EDUCATION MANAGEMENT CORPORATION LONG TERM INCENTIVE COMPENSATION PLAN

EX-10.01 2 dex1001.htm LONG TERM INCENTIVE COMPENSATION PLAN Long Term Incentive Compensation Plan

Exhibit 10.01

EDUCATION MANAGEMENT CORPORATION

LONG TERM INCENTIVE COMPENSATION PLAN

1. Purpose. The purpose of the Education Management Corporation Long Term Incentive Compensation Plan (the “Plan”) is to enhance the ability of the Company to attract, motivate, reward, and retain key employees, to strengthen their commitment to the success of the Company and to align their interests with those of the Company’s shareholders by providing additional incentive compensation payable under, and subject to the terms and conditions of, the Plan in the event of a Realization Event.

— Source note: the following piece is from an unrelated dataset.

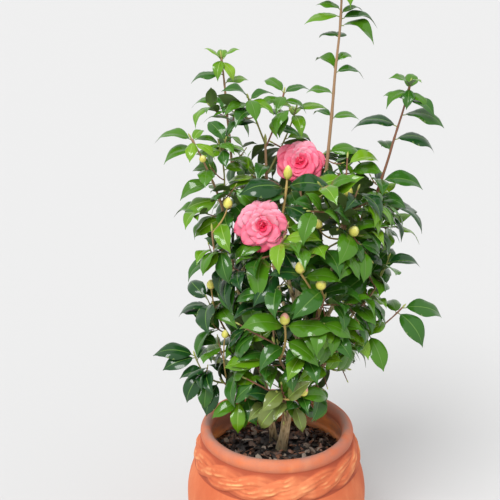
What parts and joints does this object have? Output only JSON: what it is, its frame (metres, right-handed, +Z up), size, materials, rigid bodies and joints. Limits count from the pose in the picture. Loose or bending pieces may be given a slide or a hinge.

2. Administration. The Plan shall be administered by the Committee. The Committee shall have full authority to: (i) establish the rules and regulations relating to the Plan; (ii) interpret the Plan and those rules and regulations; (iii) select Participants in the Plan; (iv) calculate the total amount of the Bonus Pool and the amounts to be received by Participants in the Plan; (v) decide the facts in any case arising under the Plan; and (vi) make all other determinations and to take all other actions necessary or appropriate for the proper administration of the Plan, including the delegation of such authority or power, where appropriate.

The Committee’s administration of the Plan, including all such rules and regulations, interpretations, selections, determinations, approvals, decisions, delegations, amendments, terminations and other actions, shall be final, binding and conclusive on the Company, its stockholders and all persons having or claiming an interest under the Plan. No member of the Committee shall be liable for any action, failure to act, determination or interpretation made with respect to the Plan or any transaction hereunder, and the Company hereby agrees to indemnify each member of the Committee, to the maximum extent permitted by applicable law, for any such action, failure to act, determination or interpretation.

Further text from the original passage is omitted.